__Supplied records__:
.....

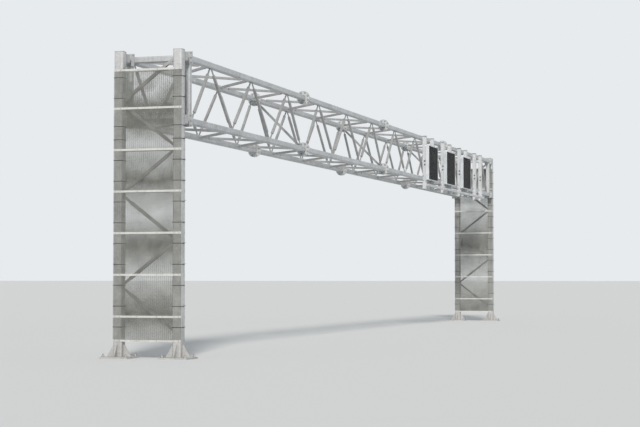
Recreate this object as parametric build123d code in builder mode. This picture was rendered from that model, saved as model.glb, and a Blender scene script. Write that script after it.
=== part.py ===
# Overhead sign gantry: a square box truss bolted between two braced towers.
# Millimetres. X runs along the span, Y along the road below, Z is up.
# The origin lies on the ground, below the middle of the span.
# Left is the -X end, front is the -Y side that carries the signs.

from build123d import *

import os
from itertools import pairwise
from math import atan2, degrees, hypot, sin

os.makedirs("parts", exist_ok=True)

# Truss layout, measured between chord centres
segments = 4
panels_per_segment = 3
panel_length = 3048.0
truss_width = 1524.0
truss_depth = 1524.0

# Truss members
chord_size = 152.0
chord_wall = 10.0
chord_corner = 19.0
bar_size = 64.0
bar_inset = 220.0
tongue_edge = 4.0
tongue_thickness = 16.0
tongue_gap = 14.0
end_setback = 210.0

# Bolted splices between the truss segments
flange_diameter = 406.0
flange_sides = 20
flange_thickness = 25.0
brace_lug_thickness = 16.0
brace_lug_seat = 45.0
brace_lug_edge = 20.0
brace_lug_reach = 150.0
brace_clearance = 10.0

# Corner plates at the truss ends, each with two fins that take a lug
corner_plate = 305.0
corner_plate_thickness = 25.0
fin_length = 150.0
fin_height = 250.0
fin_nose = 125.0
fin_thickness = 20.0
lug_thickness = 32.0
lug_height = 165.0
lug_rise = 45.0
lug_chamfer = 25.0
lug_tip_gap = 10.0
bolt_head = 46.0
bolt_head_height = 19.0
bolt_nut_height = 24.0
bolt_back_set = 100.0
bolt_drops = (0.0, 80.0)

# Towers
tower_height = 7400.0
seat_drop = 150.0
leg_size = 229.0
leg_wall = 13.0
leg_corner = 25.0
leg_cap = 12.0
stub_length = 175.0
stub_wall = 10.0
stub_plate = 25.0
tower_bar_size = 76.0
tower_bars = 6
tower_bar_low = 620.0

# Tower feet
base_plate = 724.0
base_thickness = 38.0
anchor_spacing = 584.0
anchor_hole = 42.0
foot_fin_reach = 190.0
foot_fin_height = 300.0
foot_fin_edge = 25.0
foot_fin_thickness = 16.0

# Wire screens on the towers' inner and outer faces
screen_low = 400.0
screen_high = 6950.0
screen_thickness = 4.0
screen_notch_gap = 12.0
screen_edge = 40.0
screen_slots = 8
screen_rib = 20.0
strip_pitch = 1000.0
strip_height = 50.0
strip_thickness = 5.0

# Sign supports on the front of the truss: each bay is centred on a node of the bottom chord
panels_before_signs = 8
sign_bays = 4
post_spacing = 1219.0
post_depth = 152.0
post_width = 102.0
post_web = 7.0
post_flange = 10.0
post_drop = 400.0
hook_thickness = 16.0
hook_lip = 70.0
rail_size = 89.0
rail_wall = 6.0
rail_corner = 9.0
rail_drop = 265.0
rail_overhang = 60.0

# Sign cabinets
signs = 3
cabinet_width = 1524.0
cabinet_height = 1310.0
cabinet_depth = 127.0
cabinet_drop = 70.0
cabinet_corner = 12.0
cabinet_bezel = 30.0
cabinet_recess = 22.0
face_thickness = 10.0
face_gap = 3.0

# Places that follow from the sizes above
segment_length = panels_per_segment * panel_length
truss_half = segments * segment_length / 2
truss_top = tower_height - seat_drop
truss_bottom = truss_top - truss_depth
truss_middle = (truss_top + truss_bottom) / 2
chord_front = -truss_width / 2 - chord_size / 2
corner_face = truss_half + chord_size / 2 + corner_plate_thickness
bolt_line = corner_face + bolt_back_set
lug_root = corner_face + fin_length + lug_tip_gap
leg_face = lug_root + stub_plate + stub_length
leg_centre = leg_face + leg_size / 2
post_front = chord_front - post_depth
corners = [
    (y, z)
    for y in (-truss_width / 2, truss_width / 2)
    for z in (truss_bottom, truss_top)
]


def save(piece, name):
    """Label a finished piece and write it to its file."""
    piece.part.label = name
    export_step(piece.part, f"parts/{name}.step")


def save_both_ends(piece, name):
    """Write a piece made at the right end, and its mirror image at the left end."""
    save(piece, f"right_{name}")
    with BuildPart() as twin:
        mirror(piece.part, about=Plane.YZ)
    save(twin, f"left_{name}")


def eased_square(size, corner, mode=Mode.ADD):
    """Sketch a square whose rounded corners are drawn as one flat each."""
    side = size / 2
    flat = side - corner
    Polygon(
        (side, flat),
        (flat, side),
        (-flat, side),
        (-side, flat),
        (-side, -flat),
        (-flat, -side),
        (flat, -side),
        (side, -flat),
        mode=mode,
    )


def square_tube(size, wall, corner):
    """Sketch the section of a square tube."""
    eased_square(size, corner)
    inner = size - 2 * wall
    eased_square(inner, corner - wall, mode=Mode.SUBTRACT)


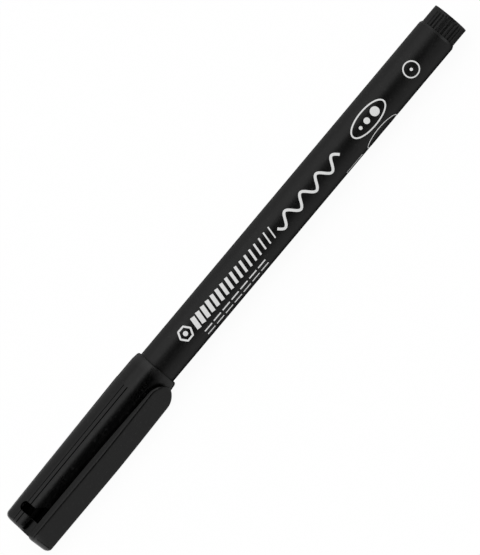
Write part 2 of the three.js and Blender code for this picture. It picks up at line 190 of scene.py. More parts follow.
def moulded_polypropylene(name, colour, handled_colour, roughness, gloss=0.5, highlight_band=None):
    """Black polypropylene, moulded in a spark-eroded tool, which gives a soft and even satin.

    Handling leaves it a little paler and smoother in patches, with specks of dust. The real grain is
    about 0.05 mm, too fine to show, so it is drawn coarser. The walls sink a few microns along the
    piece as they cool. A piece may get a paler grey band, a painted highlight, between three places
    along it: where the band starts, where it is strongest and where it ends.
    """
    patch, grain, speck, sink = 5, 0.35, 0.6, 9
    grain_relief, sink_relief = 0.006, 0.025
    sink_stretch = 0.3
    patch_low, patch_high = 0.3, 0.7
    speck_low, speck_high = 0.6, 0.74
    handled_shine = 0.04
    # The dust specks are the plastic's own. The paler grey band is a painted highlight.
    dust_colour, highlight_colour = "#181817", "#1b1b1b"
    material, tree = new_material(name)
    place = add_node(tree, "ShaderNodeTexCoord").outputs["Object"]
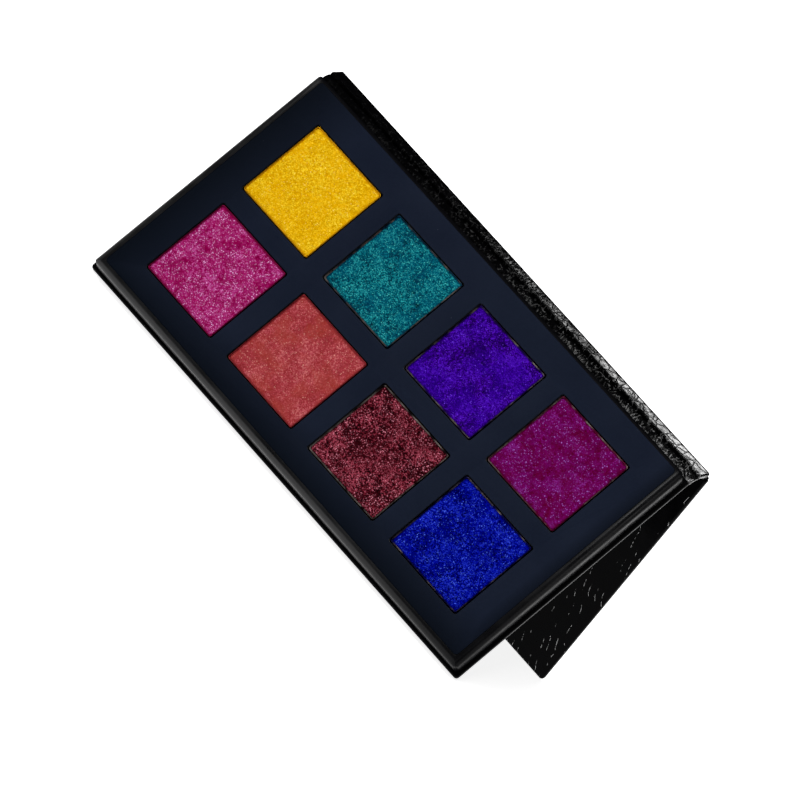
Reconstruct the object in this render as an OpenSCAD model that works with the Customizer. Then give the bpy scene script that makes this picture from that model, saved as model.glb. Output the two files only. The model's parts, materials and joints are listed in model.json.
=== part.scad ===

.....

__Prompt__: Output all of the data again, exactly.

__Result__:
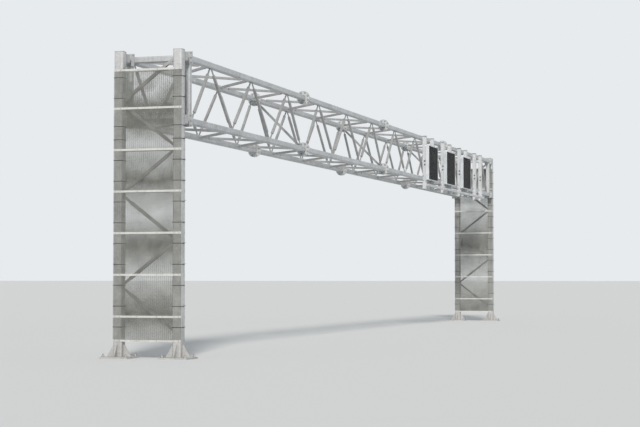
Recreate this object as parametric build123d code in builder mode. This picture was rendered from that model, saved as model.glb, and a Blender scene script. Write that script after it.
=== part.py ===
# Overhead sign gantry: a square box truss bolted between two braced towers.
# Millimetres. X runs along the span, Y along the road below, Z is up.
# The origin lies on the ground, below the middle of the span.
# Left is the -X end, front is the -Y side that carries the signs.

from build123d import *

import os
from itertools import pairwise
from math import atan2, degrees, hypot, sin

os.makedirs("parts", exist_ok=True)

# Truss layout, measured between chord centres
segments = 4
panels_per_segment = 3
panel_length = 3048.0
truss_width = 1524.0
truss_depth = 1524.0

# Truss members
chord_size = 152.0
chord_wall = 10.0
chord_corner = 19.0
bar_size = 64.0
bar_inset = 220.0
tongue_edge = 4.0
tongue_thickness = 16.0
tongue_gap = 14.0
end_setback = 210.0

# Bolted splices between the truss segments
flange_diameter = 406.0
flange_sides = 20
flange_thickness = 25.0
brace_lug_thickness = 16.0
brace_lug_seat = 45.0
brace_lug_edge = 20.0
brace_lug_reach = 150.0
brace_clearance = 10.0

# Corner plates at the truss ends, each with two fins that take a lug
corner_plate = 305.0
corner_plate_thickness = 25.0
fin_length = 150.0
fin_height = 250.0
fin_nose = 125.0
fin_thickness = 20.0
lug_thickness = 32.0
lug_height = 165.0
lug_rise = 45.0
lug_chamfer = 25.0
lug_tip_gap = 10.0
bolt_head = 46.0
bolt_head_height = 19.0
bolt_nut_height = 24.0
bolt_back_set = 100.0
bolt_drops = (0.0, 80.0)

# Towers
tower_height = 7400.0
seat_drop = 150.0
leg_size = 229.0
leg_wall = 13.0
leg_corner = 25.0
leg_cap = 12.0
stub_length = 175.0
stub_wall = 10.0
stub_plate = 25.0
tower_bar_size = 76.0
tower_bars = 6
tower_bar_low = 620.0

# Tower feet
base_plate = 724.0
base_thickness = 38.0
anchor_spacing = 584.0
anchor_hole = 42.0
foot_fin_reach = 190.0
foot_fin_height = 300.0
foot_fin_edge = 25.0
foot_fin_thickness = 16.0

# Wire screens on the towers' inner and outer faces
screen_low = 400.0
screen_high = 6950.0
screen_thickness = 4.0
screen_notch_gap = 12.0
screen_edge = 40.0
screen_slots = 8
screen_rib = 20.0
strip_pitch = 1000.0
strip_height = 50.0
strip_thickness = 5.0

# Sign supports on the front of the truss: each bay is centred on a node of the bottom chord
panels_before_signs = 8
sign_bays = 4
post_spacing = 1219.0
post_depth = 152.0
post_width = 102.0
post_web = 7.0
post_flange = 10.0
post_drop = 400.0
hook_thickness = 16.0
hook_lip = 70.0
rail_size = 89.0
rail_wall = 6.0
rail_corner = 9.0
rail_drop = 265.0
rail_overhang = 60.0

# Sign cabinets
signs = 3
cabinet_width = 1524.0
cabinet_height = 1310.0
cabinet_depth = 127.0
cabinet_drop = 70.0
cabinet_corner = 12.0
cabinet_bezel = 30.0
cabinet_recess = 22.0
face_thickness = 10.0
face_gap = 3.0

# Places that follow from the sizes above
segment_length = panels_per_segment * panel_length
truss_half = segments * segment_length / 2
truss_top = tower_height - seat_drop
truss_bottom = truss_top - truss_depth
truss_middle = (truss_top + truss_bottom) / 2
chord_front = -truss_width / 2 - chord_size / 2
corner_face = truss_half + chord_size / 2 + corner_plate_thickness
bolt_line = corner_face + bolt_back_set
lug_root = corner_face + fin_length + lug_tip_gap
leg_face = lug_root + stub_plate + stub_length
leg_centre = leg_face + leg_size / 2
post_front = chord_front - post_depth
corners = [
    (y, z)
    for y in (-truss_width / 2, truss_width / 2)
    for z in (truss_bottom, truss_top)
]


def save(piece, name):
    """Label a finished piece and write it to its file."""
    piece.part.label = name
    export_step(piece.part, f"parts/{name}.step")


def save_both_ends(piece, name):
    """Write a piece made at the right end, and its mirror image at the left end."""
    save(piece, f"right_{name}")
    with BuildPart() as twin:
        mirror(piece.part, about=Plane.YZ)
    save(twin, f"left_{name}")


def eased_square(size, corner, mode=Mode.ADD):
    """Sketch a square whose rounded corners are drawn as one flat each."""
    side = size / 2
    flat = side - corner
    Polygon(
        (side, flat),
        (flat, side),
        (-flat, side),
        (-side, flat),
        (-side, -flat),
        (-flat, -side),
        (flat, -side),
        (side, -flat),
        mode=mode,
    )


def square_tube(size, wall, corner):
    """Sketch the section of a square tube."""
    eased_square(size, corner)
    inner = size - 2 * wall
    eased_square(inner, corner - wall, mode=Mode.SUBTRACT)


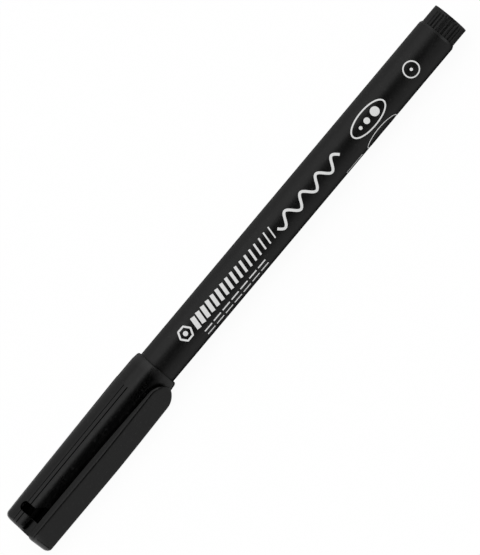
Write part 2 of the three.js and Blender code for this picture. It picks up at line 190 of scene.py. More parts follow.
def moulded_polypropylene(name, colour, handled_colour, roughness, gloss=0.5, highlight_band=None):
    """Black polypropylene, moulded in a spark-eroded tool, which gives a soft and even satin.

    Handling leaves it a little paler and smoother in patches, with specks of dust. The real grain is
    about 0.05 mm, too fine to show, so it is drawn coarser. The walls sink a few microns along the
    piece as they cool. A piece may get a paler grey band, a painted highlight, between three places
    along it: where the band starts, where it is strongest and where it ends.
    """
    patch, grain, speck, sink = 5, 0.35, 0.6, 9
    grain_relief, sink_relief = 0.006, 0.025
    sink_stretch = 0.3
    patch_low, patch_high = 0.3, 0.7
    speck_low, speck_high = 0.6, 0.74
    handled_shine = 0.04
    # The dust specks are the plastic's own. The paler grey band is a painted highlight.
    dust_colour, highlight_colour = "#181817", "#1b1b1b"
    material, tree = new_material(name)
    place = add_node(tree, "ShaderNodeTexCoord").outputs["Object"]
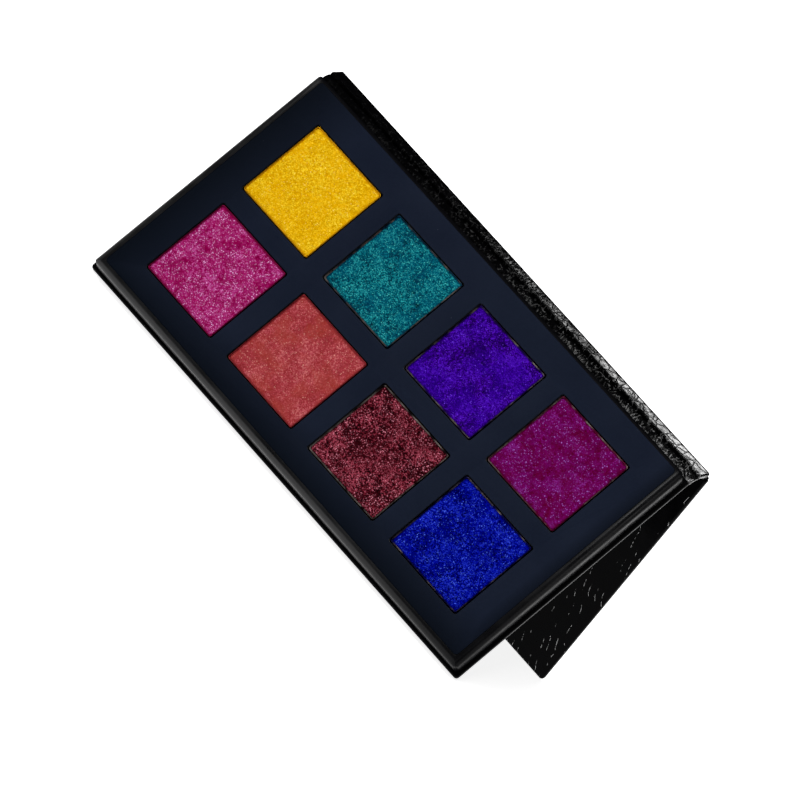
Reconstruct the object in this render as an OpenSCAD model that works with the Customizer. Then give the bpy scene script that makes this picture from that model, saved as model.glb. Output the two files only. The model's parts, materials and joints are listed in model.json.
=== part.scad ===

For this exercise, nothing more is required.